De notre envoyée spéciale à Lesbos, Juliette Gheerbrant
Sur le tout petit port de Molyvos, environ quarante Syriens dont près de dix enfants viennent de débarquer. Il est 21 heures samedi. Une femme pleure dans les bras de son mari, certains sont assis par terre, d’autres attendent des vêtements secs. Le petit Mahmoud, 10 ans, originaire d’Alep, cherche partout un téléphone portable pour appeler sa mère, restée en Turquie. Il a fait le voyage avec son cousin et ses grands-parents.
A peine une demi-heure plus tard, on voit marcher le long de la digue, 50 nouvelles silhouettes enveloppées dans des couvertures de survie qui scintillent dans la nuit. Les gardes-côtes viennent de porter secours à une autre embarcation. Mais cette fois, la situation est plus grave, explique le jeune capitaine visiblement bouleversé : un bébé a failli perdre la vie, il a heureusement pu être réanimé. Le bateau se remplissait d’eau, un accident qui arrive fréquemment.
A quelques kilomètres du port, une dizaine de volontaires efficaces se démènent auprès des nouveaux arrivants, pour distribuer chaussures, pulls, etc. ou apporter quelques mots de réconfort. Des soins médicaux, coordonnés par des ONG, WAHA et la Chaîne de l'espoir, sont assurés par des médecins bénévoles.
Médecins bénévoles
Sous une tente, deux lits de camp et quelques tables improvisées avec des cartons de médicaments et de matériel médical sont installés. Elisabeth Marcus est pédiatre, son mari Michel est lui généraliste à la retraite. Ils sont venus de France pour une semaine, comme médecins bénévoles. Une interprète égyptienne, venue de Londres, leur apporte son aide.
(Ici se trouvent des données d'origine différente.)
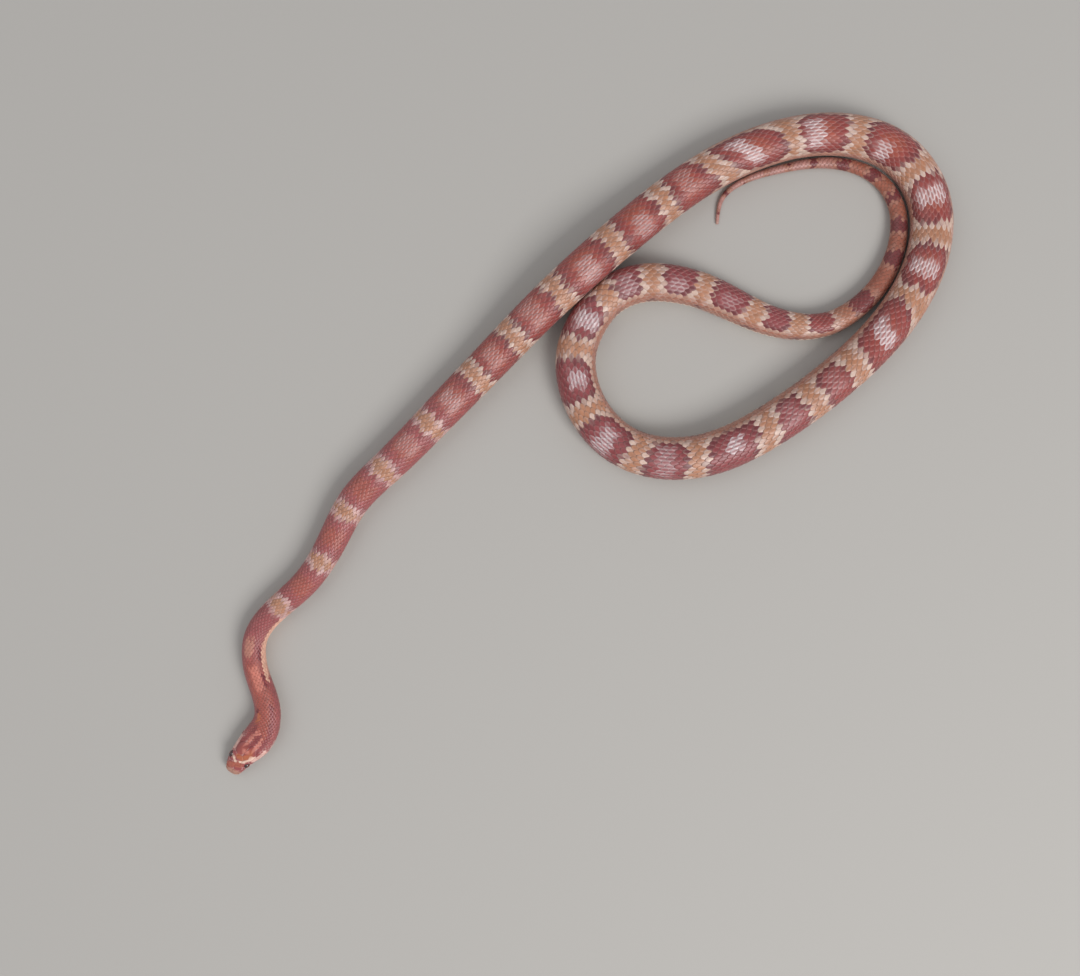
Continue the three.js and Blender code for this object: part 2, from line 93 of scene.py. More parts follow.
def along(table: Table, station: Array) -> Array:
    """Read a table of rows (station, value) on a smooth curve that never overshoots.

    Args:
        table: Rows of station and value, stations rising.
        station: Stations to read.

    Returns:
        The values there, held level beyond both ends.
    """
    rows = np.asarray(table, float)
    knots, values = rows[:, 0], rows[:, 1]
    slopes = np.diff(values) / np.diff(knots)
    tangents = np.zeros(len(knots))
    tangents[0], tangents[-1] = slopes[0], slopes[-1]
    before, after = slopes[:-1], slopes[1:]
    same_way = before * after > 0
    total = np.where(same_way, before + after, 1.0)
    tangents[1:-1] = np.where(same_way, 2 * before * after / total, 0.0)
    held = np.clip(station, knots[0], knots[-1])
    row = np.clip(np.searchsorted(knots, held, side="right") - 1, 0, len(knots) - 2)
    span = knots[row + 1] - knots[row]
    u = (held - knots[row]) / span
    start_weight = (1 + 2 * u) * (1 - u) ** 2
    end_weight = u * u * (3 - 2 * u)
    bend = tangents[row] * u * (1 - u) ** 2 - tangents[row + 1] * u * u * (1 - u)
    return values[row] * start_weight + values[row + 1] * end_weight + span * bend


def eased(value: Array, low: float, high: float) -> Array:
    """Rise smoothly from 0 at low to 1 at high."""
    u = np.clip((np.asarray(value, float) - low) / (high - low), 0, 1)
    return u * u * (3 - 2 * u)


def between(value: Array, rise: tuple[float, float], fall: tuple[float, float]) -> Array:
    """Rise smoothly from 0 to 1 over one stretch and fall back to 0 over a later one."""
    return eased(value, *rise) * (1 - eased(value, *fall))


def mixed(start: Array, end: Array, share: Array) -> Array:
    """Blend two arrays of colours by a share for each row."""
    weight = np.asarray(share, float)[..., None]
    return start * (1 - weight) + end * weight


def ring_faces(rings: int, width: int) -> Array:
    """Number the four-cornered faces between closed rings of points laid one after another.

    Args:
        rings: How many rings there are.
        width: How many points each ring has.

    Returns:
        Rows of four point numbers, ring by ring.
    """
    ring, column = np.divmod(np.arange((rings - 1) * width), width)
    after = (column + 1) % width
    near, far = ring * width, (ring + 1) * width
    return np.stack([near + column, near + after, far + after, far + column], axis=1)


def fan_faces(first: int, width: int, middle: int) -> Array:
    """Number the three-cornered faces from a closed ring of points to one middle point."""
    column = np.arange(width)
    return np.stack([first + column, first + (column + 1) % width, np.full(width, middle)], axis=1)


def base_faces(width: int) -> Array:
    """Number the three-cornered faces that close the first ring, fanned out from its first point."""
    column = np.arange(1, width - 1)
    return np.stack([np.zeros(width - 2, int), column + 1, column], axis=1)


@dataclass
class Route:
    """The way of the body over the floor, a natural cubic spline seen from above."""

    points: Table = (
        (-199, -183.5), (-193, -174.5), (-185.5, -166.5), (-181, -160), (-178.5, -152.5),
        (-179, -144.5), (-184.5, -127.5), (-186, -118), (-185, -108.5), (-175.5, -94.5),
        (-158.5, -79), (-143, -56), (-130.3, -32.8), (-111.5, -13.5), (-88.5, 9.5), (-55.5, 43.5),
        (-22.5, 76.5), (14.8, 110.2), (54, 141.5), (94.5, 162.5), (133, 169.5), (169, 159),
        (186.7, 132.9), (185.2, 100.3), (168.8, 68.7), (139.2, 38), (101.2, 10.1), (59.3, -8),
        (17.2, -1.4), (2.3, 12.9), (-5.8, 30), (-7.4, 48.3), (-0.9, 66.3), (11.5, 80.8),
        (27.6, 87.4), (45.4, 87.4), (62.7, 83.2), (99.6, 67.2), (133.2, 65.9), (147.9, 74),
        (159.7, 85.8), (171.9, 116.4), (170.8, 130.5), (164.7, 142.1), (155.4, 149.8),
        (131, 155.6), (103, 151.4), (80.9, 142.8), (74.6, 136.8), (71.4, 122.1),
    )
    shift: tuple[float, float] = (1.21, 1.97)
    divisions: int = 4000
    hump_station: float = 352
    hump_half_length: float = 82
    hump_height: float = 6

    def __post_init__(self) -> None:
        """Solve the spline and measure its length."""
        self.places = np.asarray(self.points, float) + np.asarray(self.shift)
        steps = np.hypot(*np.diff(self.places, axis=0).T)
        self.knots = np.concatenate([[0], np.cumsum(steps)])
        self.bends = np.stack([self._solve(self.places[:, axis], steps) for axis in (0, 1)], axis=1)
        self.samples = np.linspace(0, self.knots[-1], self.divisions + 1)
        spots = self._spot(self.samples)[0]
        run = np.hypot(*np.diff(spots, axis=0).T)
        self.distances = np.concatenate([[0], np.cumsum(run)])
        self.length = float(self.distances[-1])

    @staticmethod
    def _solve(values: Array, steps: Array) -> Array:
        """Find the second derivatives at the knots of a natural spline.

        Args:
            values: One coordinate of the knots.
            steps: Distances between the knots.

        Returns:
            The second derivative at each knot, nought at both ends.
        """
        count = len(values)
        band = np.eye(count)
        target = np.zeros(count)
        for i in range(1, count - 1):
            band[i, i - 1:i + 2] = steps[i - 1], 2 * (steps[i - 1] + steps[i]), steps[i]
            change = (values[i + 1] - values[i]) / steps[i]
            target[i] = 6 * (change - (values[i] - values[i - 1]) / steps[i - 1])
        return np.linalg.solve(band, target)

    def _spot(self, distance: Array) -> tuple[Array, Array]:
        """Find places and directions on the spline.

        Args:
            distance: Distances along the chords between the points.

        Returns:
            Places and unit directions, two coordinates each.
        """
        row = np.clip(np.searchsorted(self.knots, distance, side="right") - 1, 0, len(self.knots) - 2)
        step = self.knots[row + 1] - self.knots[row]
        far = ((distance - self.knots[row]) / step)[:, None]
        near = 1 - far
        step = step[:, None]
        start, end = self.bends[row], self.bends[row + 1]
        place = near * self.places[row] + far * self.places[row + 1]
        place = place + ((near ** 3 - near) * start + (far ** 3 - far) * end) * step ** 2 / 6
        slope = (self.places[row + 1] - self.places[row]) / step
        slope = slope + ((1 - 3 * near ** 2) * start + (3 * far ** 2 - 1) * end) * step / 6
        return place, slope / np.hypot(*slope.T)[:, None]

    def lift(self, station: Array) -> Array:
        """Give the height of the belly over the floor where the front passes over the loop."""
        offset = (station - self.hump_station) / self.hump_half_length
        return np.where(np.abs(offset) < 1, self.hump_height * np.cos(offset * math.pi / 2) ** 2, 0.0)

    def frames(self, station: Array) -> tuple[Array, Array, Array, Array]:
        """Give the centre of the belly and the directions there.

        Args:
            station: Stations, in a flat array.

        Returns:
            Centres, and unit vectors forward, across to the left, and up.
        """
        inside = np.clip(station, 0, self.length)
        place, direction = self._spot(np.interp(inside, self.distances, self.samples))
        place = place + direction * (station - inside)[:, None]
        centre = np.column_stack([place, self.lift(station)])
        climb = self.lift(station + 0.5) - self.lift(station - 0.5)
        forward = np.column_stack([direction, climb])
        forward /= np.linalg.norm(forward, axis=1)[:, None]
        across = np.column_stack([-direction[:, 1], direction[:, 0], np.zeros(len(station))])
        return centre, forward, across, np.cross(forward, across)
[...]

« En majorité, ce sont des personnes très angoissées, fatiguées par ce qu'elles ont vécu jusqu'à présent. Ce sont des gens qui ont parfois marché pendant des jours et des jours. Avant la traversée, très souvent, ils sont restés quatre à cinq jours dans la forêt en Turquie, avant que les passeurs les prennent. Tout cela, c'est extrêmement angoissant. Il y a des pathologies lourdes (...) », explique Elisabeth Marcus.
Aujourd'hui, pas de cas graves. Un migrant arrive avec un problème aux yeux. Sa paupière est enflée. Michel Marcus se veut rassurant : « Peut-être a-t-il été piqué, mais ce n'est pas grave. » Devant la tente, une jeune femme enceinte attend son tour.